*Instructions to follow:*
Would you output the whole listing below, exactly as it reads?

Records from a dataset:
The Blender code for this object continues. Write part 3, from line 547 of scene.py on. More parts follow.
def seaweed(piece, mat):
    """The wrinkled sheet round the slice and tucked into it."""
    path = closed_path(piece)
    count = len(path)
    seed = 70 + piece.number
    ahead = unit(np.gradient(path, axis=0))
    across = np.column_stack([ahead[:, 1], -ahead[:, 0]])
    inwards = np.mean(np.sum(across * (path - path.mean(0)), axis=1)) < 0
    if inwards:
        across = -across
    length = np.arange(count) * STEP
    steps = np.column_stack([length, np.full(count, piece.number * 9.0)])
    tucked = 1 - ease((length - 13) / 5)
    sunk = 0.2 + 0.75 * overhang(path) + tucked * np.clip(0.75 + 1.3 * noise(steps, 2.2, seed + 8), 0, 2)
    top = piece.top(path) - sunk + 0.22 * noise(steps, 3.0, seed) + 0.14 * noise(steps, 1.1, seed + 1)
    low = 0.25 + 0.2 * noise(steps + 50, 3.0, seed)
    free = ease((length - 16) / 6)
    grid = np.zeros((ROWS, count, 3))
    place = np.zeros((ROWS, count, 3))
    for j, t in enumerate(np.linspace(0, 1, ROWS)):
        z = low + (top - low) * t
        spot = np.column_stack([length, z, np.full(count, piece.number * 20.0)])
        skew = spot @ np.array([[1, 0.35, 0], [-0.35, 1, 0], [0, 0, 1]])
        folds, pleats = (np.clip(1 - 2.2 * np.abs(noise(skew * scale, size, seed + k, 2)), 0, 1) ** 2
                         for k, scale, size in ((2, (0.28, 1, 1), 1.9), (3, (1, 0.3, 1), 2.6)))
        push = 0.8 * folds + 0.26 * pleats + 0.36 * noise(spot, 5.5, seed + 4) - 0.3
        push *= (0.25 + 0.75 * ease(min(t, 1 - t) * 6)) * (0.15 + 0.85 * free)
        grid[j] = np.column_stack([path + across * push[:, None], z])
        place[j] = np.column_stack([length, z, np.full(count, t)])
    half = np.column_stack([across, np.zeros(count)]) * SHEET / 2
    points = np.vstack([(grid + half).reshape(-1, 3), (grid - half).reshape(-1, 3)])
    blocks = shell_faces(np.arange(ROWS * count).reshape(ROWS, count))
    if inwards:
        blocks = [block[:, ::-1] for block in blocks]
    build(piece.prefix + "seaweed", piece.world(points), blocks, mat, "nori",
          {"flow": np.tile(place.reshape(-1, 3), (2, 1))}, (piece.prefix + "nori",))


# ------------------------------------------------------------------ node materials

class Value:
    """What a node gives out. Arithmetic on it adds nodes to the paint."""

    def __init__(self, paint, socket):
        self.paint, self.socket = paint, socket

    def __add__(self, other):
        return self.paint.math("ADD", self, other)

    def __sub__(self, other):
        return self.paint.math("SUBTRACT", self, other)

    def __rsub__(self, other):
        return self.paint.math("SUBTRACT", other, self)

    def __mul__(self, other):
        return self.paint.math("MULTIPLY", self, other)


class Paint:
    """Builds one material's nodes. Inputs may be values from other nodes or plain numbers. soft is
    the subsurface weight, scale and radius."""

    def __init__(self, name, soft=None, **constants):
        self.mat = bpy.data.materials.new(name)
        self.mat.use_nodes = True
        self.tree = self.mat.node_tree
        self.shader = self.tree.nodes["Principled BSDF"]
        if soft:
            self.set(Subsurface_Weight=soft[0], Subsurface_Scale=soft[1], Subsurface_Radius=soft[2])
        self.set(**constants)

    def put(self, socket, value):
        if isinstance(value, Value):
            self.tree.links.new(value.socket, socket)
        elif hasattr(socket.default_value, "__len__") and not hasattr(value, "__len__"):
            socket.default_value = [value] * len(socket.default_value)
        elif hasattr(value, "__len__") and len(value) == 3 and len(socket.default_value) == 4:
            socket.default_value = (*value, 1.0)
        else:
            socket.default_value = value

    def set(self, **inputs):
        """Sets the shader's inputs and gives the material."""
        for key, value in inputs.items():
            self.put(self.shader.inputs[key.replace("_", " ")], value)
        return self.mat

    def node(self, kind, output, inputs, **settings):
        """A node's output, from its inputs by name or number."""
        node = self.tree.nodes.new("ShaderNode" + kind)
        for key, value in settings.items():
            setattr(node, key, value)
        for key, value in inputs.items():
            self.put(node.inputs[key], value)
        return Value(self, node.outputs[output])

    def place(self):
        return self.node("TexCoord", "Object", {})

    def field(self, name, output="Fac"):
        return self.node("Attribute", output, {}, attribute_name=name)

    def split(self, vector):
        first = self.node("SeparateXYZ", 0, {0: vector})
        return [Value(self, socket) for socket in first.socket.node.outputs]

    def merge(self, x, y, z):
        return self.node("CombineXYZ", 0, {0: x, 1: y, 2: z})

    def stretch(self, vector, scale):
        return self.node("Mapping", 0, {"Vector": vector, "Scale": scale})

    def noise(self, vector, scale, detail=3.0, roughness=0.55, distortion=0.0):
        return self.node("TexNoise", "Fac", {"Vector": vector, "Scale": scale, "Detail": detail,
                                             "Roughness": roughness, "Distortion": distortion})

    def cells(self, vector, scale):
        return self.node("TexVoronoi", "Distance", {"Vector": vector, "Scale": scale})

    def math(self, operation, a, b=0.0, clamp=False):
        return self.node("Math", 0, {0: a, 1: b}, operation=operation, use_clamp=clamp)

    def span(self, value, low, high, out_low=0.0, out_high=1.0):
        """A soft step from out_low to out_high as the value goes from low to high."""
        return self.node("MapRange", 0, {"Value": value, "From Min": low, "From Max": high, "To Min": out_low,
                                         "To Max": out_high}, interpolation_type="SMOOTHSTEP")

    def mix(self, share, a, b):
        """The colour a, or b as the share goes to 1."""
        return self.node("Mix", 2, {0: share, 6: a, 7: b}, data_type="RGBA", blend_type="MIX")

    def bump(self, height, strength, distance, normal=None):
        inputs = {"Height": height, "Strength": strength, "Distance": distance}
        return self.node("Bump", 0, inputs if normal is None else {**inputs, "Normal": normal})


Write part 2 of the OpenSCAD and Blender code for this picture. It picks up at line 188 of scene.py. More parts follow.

*Expected answer:*
The Blender code for this object continues. Write part 3, from line 547 of scene.py on. More parts follow.
def seaweed(piece, mat):
    """The wrinkled sheet round the slice and tucked into it."""
    path = closed_path(piece)
    count = len(path)
    seed = 70 + piece.number
    ahead = unit(np.gradient(path, axis=0))
    across = np.column_stack([ahead[:, 1], -ahead[:, 0]])
    inwards = np.mean(np.sum(across * (path - path.mean(0)), axis=1)) < 0
    if inwards:
        across = -across
    length = np.arange(count) * STEP
    steps = np.column_stack([length, np.full(count, piece.number * 9.0)])
    tucked = 1 - ease((length - 13) / 5)
    sunk = 0.2 + 0.75 * overhang(path) + tucked * np.clip(0.75 + 1.3 * noise(steps, 2.2, seed + 8), 0, 2)
    top = piece.top(path) - sunk + 0.22 * noise(steps, 3.0, seed) + 0.14 * noise(steps, 1.1, seed + 1)
    low = 0.25 + 0.2 * noise(steps + 50, 3.0, seed)
    free = ease((length - 16) / 6)
    grid = np.zeros((ROWS, count, 3))
    place = np.zeros((ROWS, count, 3))
    for j, t in enumerate(np.linspace(0, 1, ROWS)):
        z = low + (top - low) * t
        spot = np.column_stack([length, z, np.full(count, piece.number * 20.0)])
        skew = spot @ np.array([[1, 0.35, 0], [-0.35, 1, 0], [0, 0, 1]])
        folds, pleats = (np.clip(1 - 2.2 * np.abs(noise(skew * scale, size, seed + k, 2)), 0, 1) ** 2
                         for k, scale, size in ((2, (0.28, 1, 1), 1.9), (3, (1, 0.3, 1), 2.6)))
        push = 0.8 * folds + 0.26 * pleats + 0.36 * noise(spot, 5.5, seed + 4) - 0.3
        push *= (0.25 + 0.75 * ease(min(t, 1 - t) * 6)) * (0.15 + 0.85 * free)
        grid[j] = np.column_stack([path + across * push[:, None], z])
        place[j] = np.column_stack([length, z, np.full(count, t)])
    half = np.column_stack([across, np.zeros(count)]) * SHEET / 2
    points = np.vstack([(grid + half).reshape(-1, 3), (grid - half).reshape(-1, 3)])
    blocks = shell_faces(np.arange(ROWS * count).reshape(ROWS, count))
    if inwards:
        blocks = [block[:, ::-1] for block in blocks]
    build(piece.prefix + "seaweed", piece.world(points), blocks, mat, "nori",
          {"flow": np.tile(place.reshape(-1, 3), (2, 1))}, (piece.prefix + "nori",))


# ------------------------------------------------------------------ node materials

class Value:
    """What a node gives out. Arithmetic on it adds nodes to the paint."""

    def __init__(self, paint, socket):
        self.paint, self.socket = paint, socket

    def __add__(self, other):
        return self.paint.math("ADD", self, other)

    def __sub__(self, other):
        return self.paint.math("SUBTRACT", self, other)

    def __rsub__(self, other):
        return self.paint.math("SUBTRACT", other, self)

    def __mul__(self, other):
        return self.paint.math("MULTIPLY", self, other)


class Paint:
    """Builds one material's nodes. Inputs may be values from other nodes or plain numbers. soft is
    the subsurface weight, scale and radius."""

    def __init__(self, name, soft=None, **constants):
        self.mat = bpy.data.materials.new(name)
        self.mat.use_nodes = True
        self.tree = self.mat.node_tree
        self.shader = self.tree.nodes["Principled BSDF"]
        if soft:
            self.set(Subsurface_Weight=soft[0], Subsurface_Scale=soft[1], Subsurface_Radius=soft[2])
        self.set(**constants)

    def put(self, socket, value):
        if isinstance(value, Value):
            self.tree.links.new(value.socket, socket)
        elif hasattr(socket.default_value, "__len__") and not hasattr(value, "__len__"):
            socket.default_value = [value] * len(socket.default_value)
        elif hasattr(value, "__len__") and len(value) == 3 and len(socket.default_value) == 4:
            socket.default_value = (*value, 1.0)
        else:
            socket.default_value = value

    def set(self, **inputs):
        """Sets the shader's inputs and gives the material."""
        for key, value in inputs.items():
            self.put(self.shader.inputs[key.replace("_", " ")], value)
        return self.mat

    def node(self, kind, output, inputs, **settings):
        """A node's output, from its inputs by name or number."""
        node = self.tree.nodes.new("ShaderNode" + kind)
        for key, value in settings.items():
            setattr(node, key, value)
        for key, value in inputs.items():
            self.put(node.inputs[key], value)
        return Value(self, node.outputs[output])

    def place(self):
        return self.node("TexCoord", "Object", {})

    def field(self, name, output="Fac"):
        return self.node("Attribute", output, {}, attribute_name=name)

    def split(self, vector):
        first = self.node("SeparateXYZ", 0, {0: vector})
        return [Value(self, socket) for socket in first.socket.node.outputs]

    def merge(self, x, y, z):
        return self.node("CombineXYZ", 0, {0: x, 1: y, 2: z})

    def stretch(self, vector, scale):
        return self.node("Mapping", 0, {"Vector": vector, "Scale": scale})

    def noise(self, vector, scale, detail=3.0, roughness=0.55, distortion=0.0):
        return self.node("TexNoise", "Fac", {"Vector": vector, "Scale": scale, "Detail": detail,
                                             "Roughness": roughness, "Distortion": distortion})

    def cells(self, vector, scale):
        return self.node("TexVoronoi", "Distance", {"Vector": vector, "Scale": scale})

    def math(self, operation, a, b=0.0, clamp=False):
        return self.node("Math", 0, {0: a, 1: b}, operation=operation, use_clamp=clamp)

    def span(self, value, low, high, out_low=0.0, out_high=1.0):
        """A soft step from out_low to out_high as the value goes from low to high."""
        return self.node("MapRange", 0, {"Value": value, "From Min": low, "From Max": high, "To Min": out_low,
                                         "To Max": out_high}, interpolation_type="SMOOTHSTEP")

    def mix(self, share, a, b):
        """The colour a, or b as the share goes to 1."""
        return self.node("Mix", 2, {0: share, 6: a, 7: b}, data_type="RGBA", blend_type="MIX")

    def bump(self, height, strength, distance, normal=None):
        inputs = {"Height": height, "Strength": strength, "Distance": distance}
        return self.node("Bump", 0, inputs if normal is None else {**inputs, "Normal": normal})


Write part 2 of the OpenSCAD and Blender code for this picture. It picks up at line 188 of scene.py. More parts follow.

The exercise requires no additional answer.